Therefore, this year, the Massachusetts Libertarian Party chose George Phillies as its stand-in, since he was seeking the nomination. However, at the national convention in Denver on May 25, he was eliminated after the third ballot, on which he received 31 votes. Bob Barr was chosen on the sixth ballot, with 324 votes.

The Massachusetts Libertarian Party had argued that, whatever the merits of the constitutional argument, that the state was obliged to permit substitution because in 2007 the state had e-mailed the party that substitution would be permitted. But the decision says, "At worst, Attorney Green's email to Phillies, suggesting that her office would prepare a form on which the plaintiffs could request substitution, was vague. It made no promise that the request for substitution would be granted."

Judge Gorton granted the injunction because "A minor political party, desiring to substitute its presidential nominee on the ballot in Massachusetts is left to guess how, if at all, to do so in compliance with the law. Surely there can be no state interest that would justify such a burden. Therefore, Massachusetts General Laws chapter 53, sec. 14 will likely fail constitutional scrutiny, even without specifically determining whether the statute is void for vagueness or grants unfettered discretion to the Commonwealth. See also Anderson v Firestone (finding that independent candidates for president and vice president were denied equal protection of the laws by the state's failure to allow for substitution of the vice-presidential candidate listed on the petitions)."

In future presidential elections, this precedent will be useful to give all minor parties the freedom to schedule a late national convention, without injuring ballot access petitioning.

Other states that have refused, so far, to permit presidential substitution are Alabama, Maine, New Hampshire, and South Dakota. Libertarian petitioning efforts in 2008 were greatly impaired by the restrictive policies of all four of those states. The party's Maine petition could not start circulating until after the May convention, because no one knew which nominee to list. As a result, that petition failed to meet one of the petition deadlines. The South Dakota petition succeeded, but just barely.

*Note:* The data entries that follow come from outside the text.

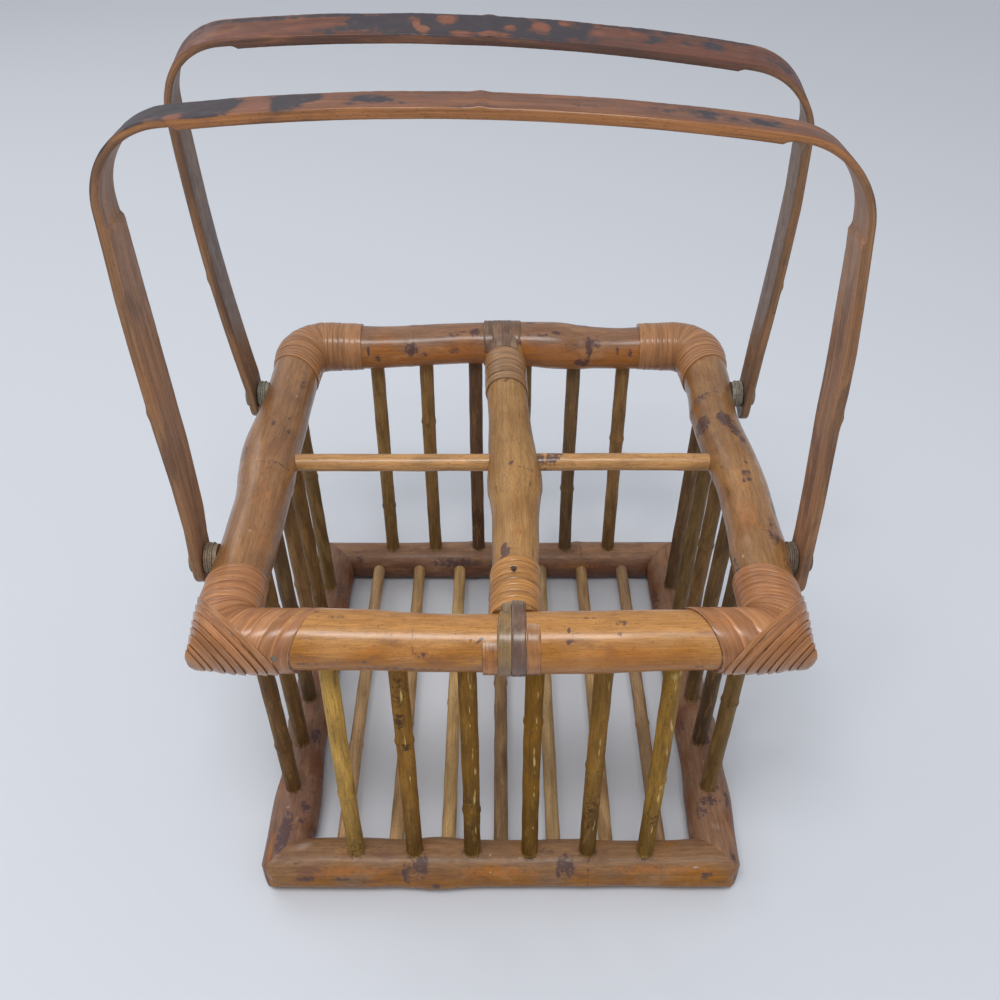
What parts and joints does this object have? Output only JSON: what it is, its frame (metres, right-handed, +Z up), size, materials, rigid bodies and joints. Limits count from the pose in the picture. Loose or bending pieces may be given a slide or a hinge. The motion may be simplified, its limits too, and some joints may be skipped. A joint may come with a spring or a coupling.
{
  "type": "wine bottle basket",
  "caption": "Open cane basket with slatted floor, rod sides, a cross that parts it into bottle compartments, cane-bound corners and hinged carrying handles.",
  "frame": {"origin": "on the surface the basket stands on, under the middle of its overall box", "axes": "+Z up, +X to the right and +Y to the rear as seen from the front end, whose top corners are pointed"},
  "size_m": [0.3084, 0.2882, 0.4172],
  "materials": {
    "top_pole": "glossy varnish over burn-marked cane pole",
    "center_pole": "satin varnish",
    "bottom_pole": "satin, a little dusty",
    "rod": "satin varnish",
    "slat": "matt, bare",
    "cane": "glossy split cane",
    "strap": "satin split cane",
    "handle": "satin varnish over smoked bamboo strip",
    "metal": "dull, weathered"
  },
  "bodies": {
    "basket": {"top_front_rail": "top_pole", "top_rear_rail": "top_pole", "top_left_rail": "top_pole", "top_right_rail": "top_pole", "center_rail": "center_pole", "left_cross_rod": "rod", "right_cross_rod": "rod", "front_left_corner_binding": "cane", "front_right_corner_binding": "cane", "rear_left_corner_binding": "cane", "rear_right_corner_binding": "cane", "front_center_lashing": "cane", "rear_center_lashing": "cane", "front_saddle_strap": "strap", "rear_saddle_strap": "strap", "bottom_front_rail": "bottom_pole", "bottom_rear_rail": "bottom_pole", "bottom_left_rail": "bottom_pole", "bottom_right_rail": "bottom_pole", "front_spindle_1": "rod", "front_spindle_2": "rod", "front_spindle_3": "rod", "front_spindle_4": "rod", "front_spindle_5": "rod", "front_spindle_6": "rod", "rear_spindle_1": "rod", "rear_spindle_2": "rod", "rear_spindle_3": "rod", "rear_spindle_4": "rod", "rear_spindle_5": "rod", "rear_spindle_6": "rod", "left_spindle_1": "rod", "left_spindle_2": "rod", "left_spindle_3": "rod", "left_spindle_4": "rod", "left_spindle_5": "rod", "left_spindle_6": "rod", "right_spindle_1": "rod", "right_spindle_2": "rod", "right_spindle_3": "rod", "right_spindle_4": "rod", "right_spindle_5": "rod", "right_spindle_6": "rod", "floor_slat_1": "slat", "floor_slat_2": "slat", "floor_slat_3": "slat", "floor_slat_4": "slat", "floor_slat_5": "slat", "floor_slat_6": "slat", "floor_slat_7": "slat", "front_left_pivot_bolt": "metal", "front_right_pivot_bolt": "metal", "rear_left_pivot_bolt": "metal", "rear_right_pivot_bolt": "metal", "front_left_washers": "metal", "front_right_washers": "metal", "rear_left_washers": "metal", "rear_right_washers": "metal"},
    "front_handle": {"front_handle": "handle"},
    "rear_handle": {"rear_handle": "handle"}
  },
  "joints": [
    {"name": "front_handle_hinge", "type": "hinge", "parent": "basket", "child": "front_handle", "pos_m": [0.0015, -0.073, 0.1963], "axis": [1, 0, 0], "range_deg": [-13.5, 147.5]},
    {"name": "rear_handle_hinge", "type": "hinge", "parent": "basket", "child": "rear_handle", "pos_m": [0.0015, 0.073, 0.1963], "axis": [1, 0, 0], "range_deg": [-155, 6]}
  ]
}
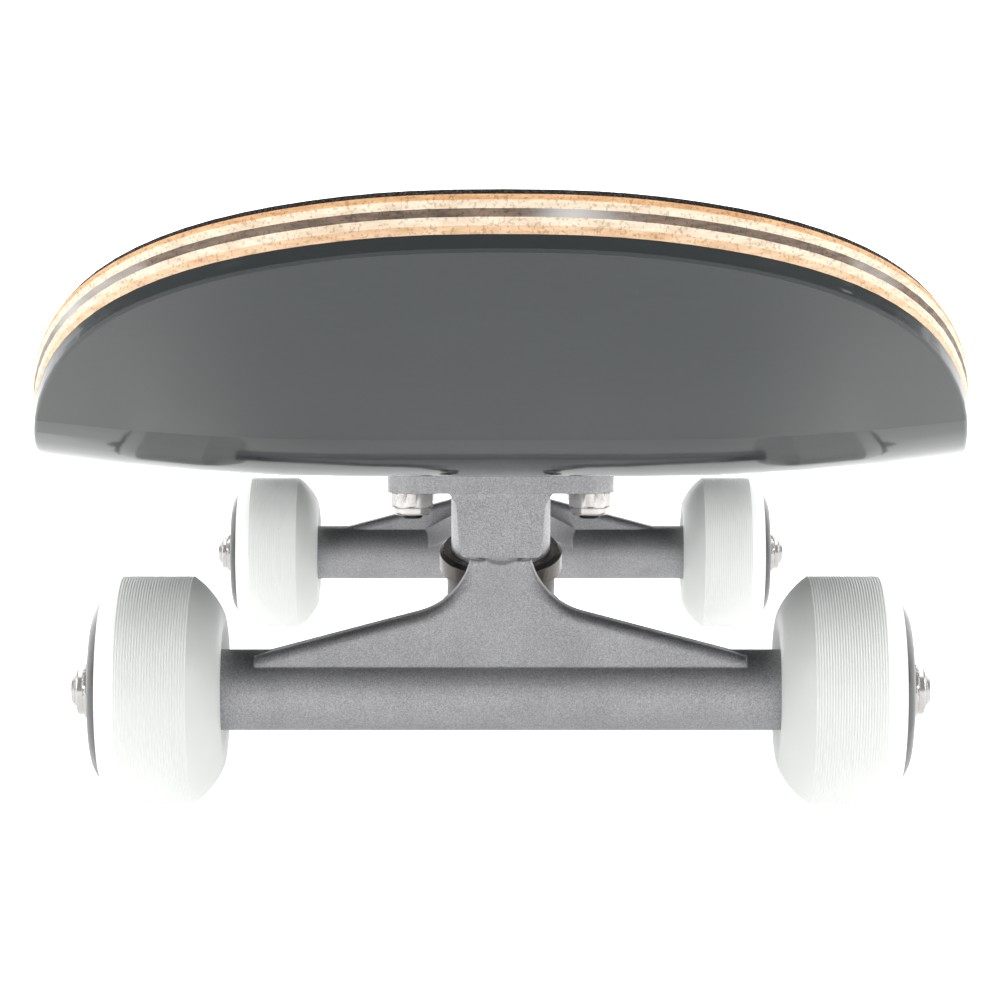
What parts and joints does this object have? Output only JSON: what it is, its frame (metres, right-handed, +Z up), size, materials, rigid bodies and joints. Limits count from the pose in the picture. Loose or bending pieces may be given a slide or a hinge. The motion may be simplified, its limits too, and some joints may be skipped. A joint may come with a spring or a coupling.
{
  "type": "skateboard",
  "caption": "Street skateboard: pressed plywood deck with kicked nose and tail, cast kingpin trucks that steer on urethane bushings, and white wheels on ball bearings.",
  "frame": {"origin": "on the floor under the middle of the bounding box", "axes": "+Z up, length along Y with the nose at -Y, axles along X"},
  "size_m": [0.2034, 0.771, 0.1408],
  "materials": {
    "wood_top": "satin maple, orange stain",
    "wood_light": "bare maple edge",
    "wood_dark": "dark stained maple edge",
    "wood_peach": "bare maple edge, warm",
    "deck_paint": "high-gloss dark slate lacquer on maple",
    "grip": "black silicon-carbide grit sheet",
    "cast_aluminium": "tumbled sand-cast, mid grey",
    "bushing_urethane": "black urethane",
    "steel": "plain turned steel",
    "zinc": "bright zinc plate",
    "dark_washer": "dark plated pressed steel",
    "bearing_steel": "ground steel",
    "bolt_steel": "black oxide",
    "wheel_urethane": "milky white cast urethane, fine turned ribs on the tread, black printed outer face",
    "shield": "black seal"
  },
  "bodies": {
    "deck": {"ply_1": "wood_top", "ply_2": "wood_light", "ply_3": "wood_dark", "ply_4": "wood_light", "ply_5": "wood_peach", "ply_6": "deck_paint", "ply_7": "deck_paint", "grip_tape": "grip", "baseplate_front": "cast_aluminium", "pivot_cup_front": "bushing_urethane", "kingpin_front": "steel", "kingpin_nut_front": "zinc", "board_bushing_front": "bushing_urethane", "road_bushing_front": "bushing_urethane", "board_washer_front": "dark_washer", "road_washer_front": "dark_washer", "mounting_bolts_front": "bolt_steel", "lock_nuts_front": "zinc", "baseplate_rear": "cast_aluminium", "pivot_cup_rear": "bushing_urethane", "kingpin_rear": "steel", "kingpin_nut_rear": "zinc", "board_bushing_rear": "bushing_urethane", "road_bushing_rear": "bushing_urethane", "board_washer_rear": "dark_washer", "road_washer_rear": "dark_washer", "mounting_bolts_rear": "bolt_steel", "lock_nuts_rear": "zinc"},
    "front_hanger": {"hanger_front": "cast_aluminium", "axle_front": "steel", "speed_washers_front": "zinc", "axle_nuts_front": "zinc", "bearing_spacers_front": "steel", "bearing_inner_rings_front": "bearing_steel"},
    "front_left_wheel": {"wheel_front_left": "wheel_urethane", "bearing_outer_rings_front_left": "bearing_steel", "bearing_shields_front_left": "shield", "bearing_balls_front_left": "bearing_steel"},
    "front_right_wheel": {"wheel_front_right": "wheel_urethane", "bearing_outer_rings_front_right": "bearing_steel", "bearing_shields_front_right": "shield", "bearing_balls_front_right": "bearing_steel"},
    "rear_hanger": {"hanger_rear": "cast_aluminium", "axle_rear": "steel", "speed_washers_rear": "zinc", "axle_nuts_rear": "zinc", "bearing_spacers_rear": "steel", "bearing_inner_rings_rear": "bearing_steel"},
    "rear_left_wheel": {"wheel_rear_left": "wheel_urethane", "bearing_outer_rings_rear_left": "bearing_steel", "bearing_shields_rear_left": "shield", "bearing_balls_rear_left": "bearing_steel"},
    "rear_right_wheel": {"wheel_rear_right": "wheel_urethane", "bearing_outer_rings_rear_right": "bearing_steel", "bearing_shields_rear_right": "shield", "bearing_balls_rear_right": "bearing_steel"}
  },
  "joints": [
    {"name": "front_steer", "type": "hinge", "parent": "deck", "child": "front_hanger", "pos_m": [0, -0.2285, 0.068], "axis": [0, 0.824, -0.5665], "range_deg": [-12, 12], "stiffness_Nm_per_rad": 60, "deforming": ["board_bushing_front", "road_bushing_front"]},
    {"name": "front_left_spin", "type": "hinge", "parent": "front_hanger", "child": "front_left_wheel", "pos_m": [-0.081, -0.2175, 0.027], "axis": [1, 0, 0], "continuous": true},
    {"name": "front_right_spin", "type": "hinge", "parent": "front_hanger", "child": "front_right_wheel", "pos_m": [0.081, -0.2175, 0.027], "axis": [1, 0, 0], "continuous": true},
    {"name": "rear_steer", "type": "hinge", "parent": "deck", "child": "rear_hanger", "pos_m": [0, 0.2335, 0.068], "axis": [0, -0.824, -0.5665], "range_deg": [-12, 12], "stiffness_Nm_per_rad": 60, "deforming": ["board_bushing_rear", "road_bushing_rear"]},
    {"name": "rear_left_spin", "type": "hinge", "parent": "rear_hanger", "child": "rear_left_wheel", "pos_m": [0.081, 0.2225, 0.027], "axis": [1, 0, 0], "continuous": true},
    {"name": "rear_right_spin", "type": "hinge", "parent": "rear_hanger", "child": "rear_right_wheel", "pos_m": [-0.081, 0.2225, 0.027], "axis": [1, 0, 0], "continuous": true}
  ]
}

OTHER BALLOT ACCESS VICTORIES

Delaware: on September 5, a lower state court ruled that the Independent Party nomination process this year was legal. The party chose its nominees by committee, instead of convention. Allen v Independent Party, 3951-cc. If this case had turned out differently, Ralph Nader would have been off the ballot.

Kentucky: on September 16, a lower state court ruled that the Libertarian Party may nominate Edward Martin for U.S. House, even though he is a registered Republican. Cummings v Martin, 08-CI-08751. The law says an independent candidate must not be a member of a qualified party. But the decision says that Martin is not an independent candidate; he is the nominee of an unqualified party. The decision is being appealed.

Pennsylvania: on September 15, the Commonwealth Court ruled that the Libertarian Party's presidential substitution is valid. Pennsylvania permits substitution, but a Republican Party official had challenged on the grounds that the substitution should have been made in May (when the party knew who it was really running) instead of at the end of the petition drive. In re Substitute Nomination of Barr, 414 M.D. 2008.


DEADLINE LAWSUITS

During September, federal courts applied widely differing standards on whether to enforce election law deadlines strictly. When the Democratic and Republican Parties sought relief, they won. When minor party and independent candidates sought such relief, they lost.

Louisiana: on September 26, the 5th Circuit removed Bob Barr, Libertarian nominee, from the presidential ballot. A U.S. District Court had put him on three days earlier. The State had kept him off because his electors had not submitted their paperwork by the legal deadline. Libertarian Party v Dardenne, 08-30922.

However, the legal deadline was September 2, and the Democratic and Republican Parties didn't submit their electors and their certification of their national nominees until September 5. The Libertarian Party actually told the state who it was running for president and vice-president before the major parties did, but the Libertarian elector forms weren't turned in until September 11. State law gives qualified parties a three-day grace period for such paperwork. The Libertarian Party is a qualified party. Since hurricanes had caused the state to move the deadline from September 2 to September 8, the U.S. District Judge had felt the Libertarians qualified, using the 3-day grace period. The Socialist Party was a co-plaintiff, but since it isn't a qualified party, it didn't get any relief from either court.

On September 27, Barr asked the U.S. Supreme Court for relief. 08A269. On September 29, the Court asked Louisiana to respond.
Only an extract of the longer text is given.